Execute the script again with Python on the same URL will print no output if all goes well. In the directory named by the URL there will be yet a different set of the downloaded contents, and an email will be sent to the designated recipient which will note that a change has been detected and the updates are stored in separate files.

Below are some of the common errors.

python3: command not found

Be sure that the latest version of Python is properly installed. Please refer to the previous discussion.

ImportError: No module named requests

Be sure that the Python library, requests, is properly installed. Please refer to the previous discussion.

ImportError: No module named bs4

Be sure that the Python library, Beautiful Soup, is properly installed. Please refer to the previous discussion.

Scheduling a Python Script

With the script working as expected, it may now be scheduled to run on a regular basis to monitor the web page of interest for update. Cron is the task scheduler for Linux. Tasks can be scheduled by adding them to the crontab, which is short for cron table.

To edit the crontab.

$ crontab -e

If asked which text editor should be used to edit the crontab, select nano or any one of preference.

Add a new schedule at the end of the crontab.
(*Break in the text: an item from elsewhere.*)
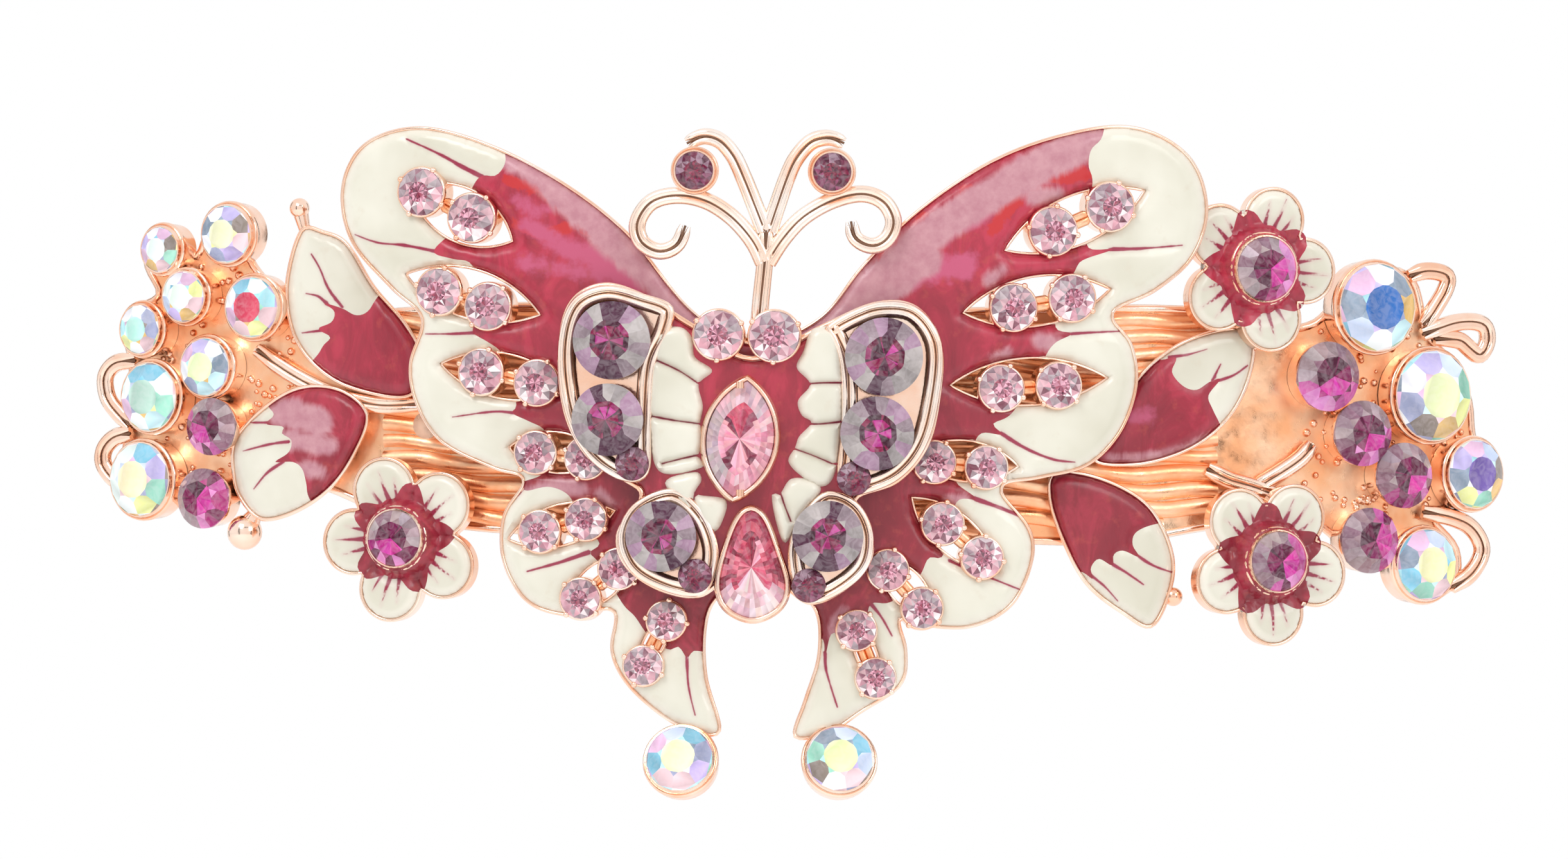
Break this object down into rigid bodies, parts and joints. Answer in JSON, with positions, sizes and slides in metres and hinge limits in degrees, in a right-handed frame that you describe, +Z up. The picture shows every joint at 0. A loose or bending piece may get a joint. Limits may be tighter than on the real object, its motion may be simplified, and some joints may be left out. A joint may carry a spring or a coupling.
{
  "type": "hair barrette",
  "caption": "Arched hair barrette with a raised enamel butterfly, leaves, flowers and rhinestone clusters on a cast base, and a steel spring clip with a pinch catch behind.",
  "frame": {"origin": "middle of the gap that grips the hair, between the bow spring and the closed latch arm, on the clip's mid plane", "axes": "+X along the clip, to the right seen from the front; +Z up as worn, towards the antennae; the ornamental face looks towards -Y"},
  "size_m": [0.1042, 0.0294, 0.0495],
  "materials": {
    "rose_gold": "rose-gold plated white metal casting, polished on the high edges and matte in the recesses",
    "cream_enamel": "pearly cream enamel, glossy, slightly domed",
    "crimson_enamel": "crimson enamel with mauve-pink swirls, glossy",
    "pink_stone": "faceted light rose glass, foiled back",
    "rose_stone": "faceted deep rose glass, foiled back",
    "amethyst_stone": "faceted amethyst glass, foiled back",
    "aurora_crystal": "faceted clear glass with an iridescent coating",
    "clip_steel": "nickel-plated pressed steel",
    "spring_steel": "bright spring steel"
  },
  "bodies": {
    "ornament": {"base_frame": "rose_gold", "wing_posts": "rose_gold", "wing_casting": "rose_gold", "stone_links": "rose_gold", "left_wing_bezels": "rose_gold", "right_wing_bezels": "rose_gold", "left_wing_pink_stones": "pink_stone", "right_wing_pink_stones": "pink_stone", "left_wing_cream_enamel": "cream_enamel", "left_wing_crimson_enamel": "crimson_enamel", "right_wing_cream_enamel": "cream_enamel", "right_wing_crimson_enamel": "crimson_enamel", "tail_cups": "rose_gold", "tail_crystals": "aurora_crystal", "butterfly_posts": "rose_gold", "small_butterfly_casting": "rose_gold", "wing_loops": "rose_gold", "small_butterfly_cream_enamel": "cream_enamel", "small_butterfly_crimson_enamel": "crimson_enamel", "large_amethysts": "amethyst_stone", "small_amethysts": "amethyst_stone", "head_cups": "rose_gold", "head_stones": "pink_stone", "marquise_setting": "rose_gold", "marquise_stone": "pink_stone", "tail_setting": "rose_gold", "tail_stone": "rose_stone", "antennae": "rose_gold", "antenna_cups": "rose_gold", "antenna_stones": "amethyst_stone", "upper_left_leaf": "rose_gold", "lower_left_leaf": "rose_gold", "upper_right_leaf": "rose_gold", "lower_right_leaf": "rose_gold", "leaf_cream_enamel": "cream_enamel", "leaf_crimson_enamel": "crimson_enamel", "left_flower": "rose_gold", "upper_right_flower": "rose_gold", "lower_right_flower": "rose_gold", "flower_cream_enamel": "cream_enamel", "flower_crimson_enamel": "crimson_enamel", "flower_cups": "rose_gold", "flower_amethysts": "amethyst_stone", "left_cluster_cups": "rose_gold", "right_cluster_cups": "rose_gold", "left_cluster_crystals": "aurora_crystal", "right_cluster_crystals": "aurora_crystal", "left_cluster_amethysts": "amethyst_stone", "right_cluster_amethysts": "amethyst_stone", "left_twigs": "rose_gold", "right_twigs": "rose_gold", "clip_bar": "clip_steel", "bar_rivets": "clip_steel", "bow_spring": "spring_steel", "hinge_pin": "clip_steel", "catch_bracket": "clip_steel", "catch_spring": "spring_steel"},
    "latch_arm": {"latch_arm": "clip_steel"},
    "ear_upper": {"catch_ear_upper": "spring_steel"},
    "ear_lower": {"catch_ear_lower": "spring_steel"}
  },
  "joints": [
    {"name": "latch_hinge", "type": "hinge", "parent": "ornament", "child": "latch_arm", "pos_m": [0.037, 0.0065, 0], "axis": [0, 0, -1], "range_deg": [0, 100]},
    {"name": "ear_upper_pinch", "type": "hinge", "parent": "ornament", "child": "ear_upper", "pos_m": [-0.036, 0.0054, 0.0015], "axis": [-1, 0, 0], "range_deg": [0, 6], "stiffness_Nm_per_rad": 0.1, "deforming": ["catch_spring"]},
    {"name": "ear_lower_pinch", "type": "hinge", "parent": "ornament", "child": "ear_lower", "pos_m": [-0.036, 0.0054, -0.0015], "axis": [1, 0, 0], "range_deg": [0, 6], "stiffness_Nm_per_rad": 0.1}
  ]
}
*/15 * * * * python3 *full-path-to-script* -e -u *url-of-interest* >> *full-path-to-script.log* 2>&1

*/15 * * * * python3 /app/web-js-monitor.py -e -u https://lookingglass.pccwglobal.com/ >> /app/web-js-monitor.py.log 2>&1

The first part of the line i.e. */15 * * * * informs cron when and at what interval this task should be executed which in this case is once every 15 minutes. The remaining part of the line tells cron which script to execute when the time comes. It also redirects the standard output and standard error of the script to a log file of your choice.

When done, control + x to exit, and y and enter to save.

Thoughts

Python is orders of magnitude more powerful than what this discussion could demonstrate. For this reason, it should come as no surprise that Python is by one measure one of the most popular programming languages for years on end. Experiment and be amazed.